Company representatives said having platinum and other metals in more abundance would ensure humanity’s continued ability to develop important electronics, and perhaps make them cheaper.

A single 500-meter platinum-rich asteroid would have the equivalent of all the platinum-group metals ever mined on Earth, the company said. And the right 80-meter asteroid would have more than $100 billion worth of materials, Anderson said.

“We can use these asteroids to grow our prosperity for the future,” said Anderson, who in the 1990s founded Space Adventures with Diamandis The company brokered millionaires’ rides to the international space station on Soyuz spacecraft.

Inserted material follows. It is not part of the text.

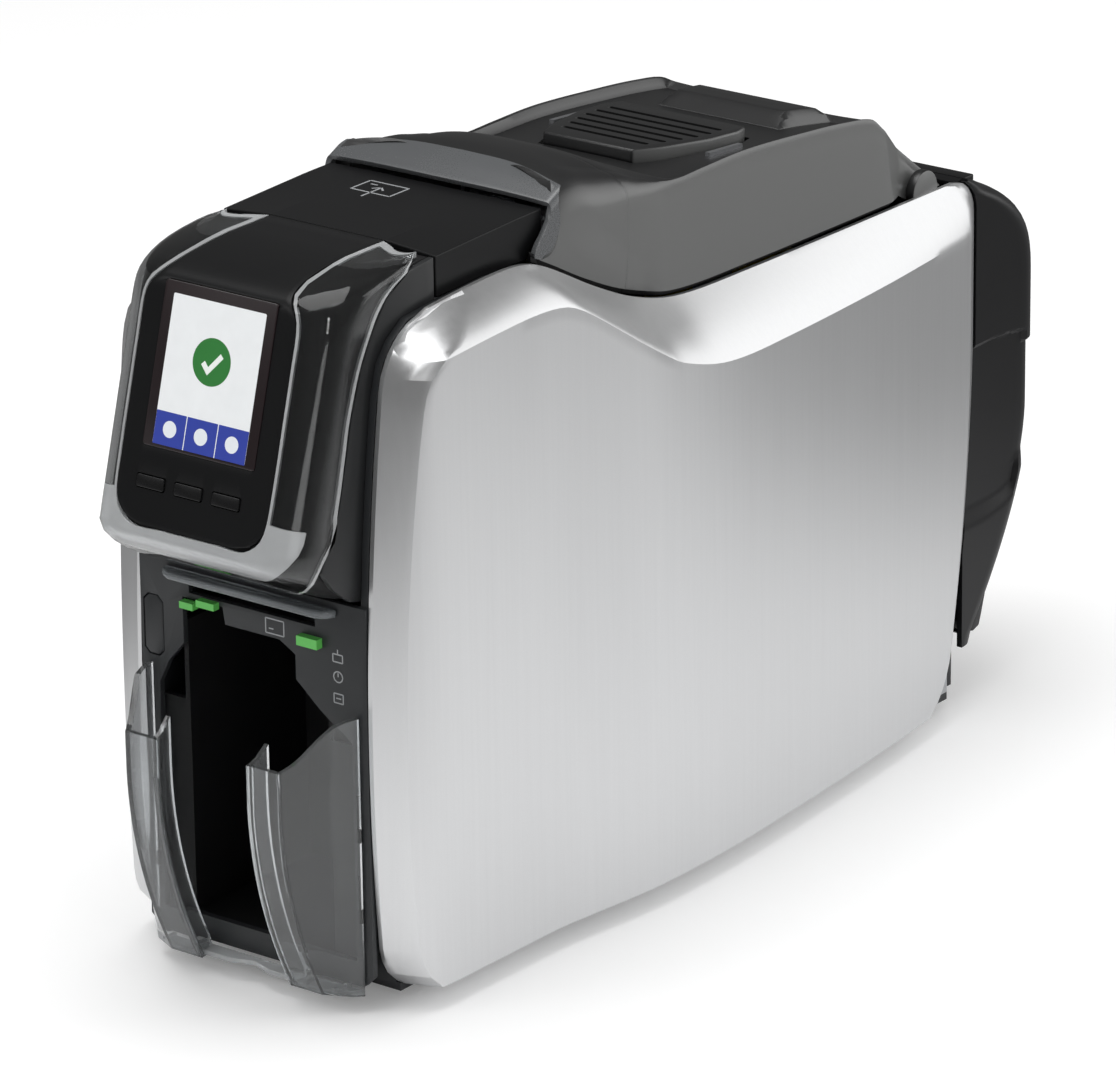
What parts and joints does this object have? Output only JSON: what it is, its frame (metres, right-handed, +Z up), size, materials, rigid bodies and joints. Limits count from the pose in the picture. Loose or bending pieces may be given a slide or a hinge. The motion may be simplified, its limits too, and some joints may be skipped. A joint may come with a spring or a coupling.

Planetary Resources adviser and former NASA astronaut Tom Jones said commercial enterprises like this one can do things that governments can’t: build multiple, simple spacecraft at relatively low cost, while accepting the risk of losing some vessels, and produce at a higher pace.

He highlighted the potential usefulness of water extraction. The cost of bringing water to the international space station is $20,000 per liter, he said.

“I believe that, beyond the international space station, we won’t have a permanent presence in space unless we can reduce the cost of life-support systems,” Jones said. “These materials can not only spur less-costly life support, but also generate wealth, which can provide support for more exploration throughout the solar system.”

Anderson said the investors realize the company could fail.

“But (the investors) believe that attempting this and moving the needle for space is worth it,” he said.

The Arkyd-100 space telescopes will benefit more than just Planetary Resources, said Chris Lewicki, the company’s chief engineer and a former NASA Mars mission manager. Schools eventually will be able to access them, making “a once-rare tool available to an entirely new audience.”

The company plans to be relatively small. It has about 24 engineers now, and though it is looking to hire, it doesn’t anticipate hiring hundreds, Anderson said. And when mining starts, the company hopes to do it all robotically, because humans in space would increase the cost.

“There may be mining expeditions that require humans, but we would really try not to if we can, because it’s better business,” Anderson said. The company said it doesn’t currently intend to launch its own vehicles, saying it is looking for “ride share” opportunities with other space entities that it didn’t name.

While Planetary Resources focuses on asteroids, another company said it’s the moon we should be mining.

Moon Express of Mountain View, California, announced Tuesday it had recruited five top lunar scientists to join its advisory board as it makes plans to extract precious metals from the moon.

The company said asteroids have been hitting the moon for ages, depositing the precious metals they carry on the lunar surface.

“There is clear evidence of significant platinum group metals on the moon from Apollo samples and lunar meteorites, and we’ve discovered evidence for localized hot spots that will help us choose landing sites to practice mining techniques,” Alan Stern, the chief scientist at Moon Express, said in a press release.

“I believe that the presence of water and ease of mining platinum group elements on the Moon’s surface far, far trumps arguments that NEO’s (asteroids) are energetically easier to get samples from than the moon,” Stern said in the release.

Moon Express plans to send robots to explore mining sites on the moon, the company said.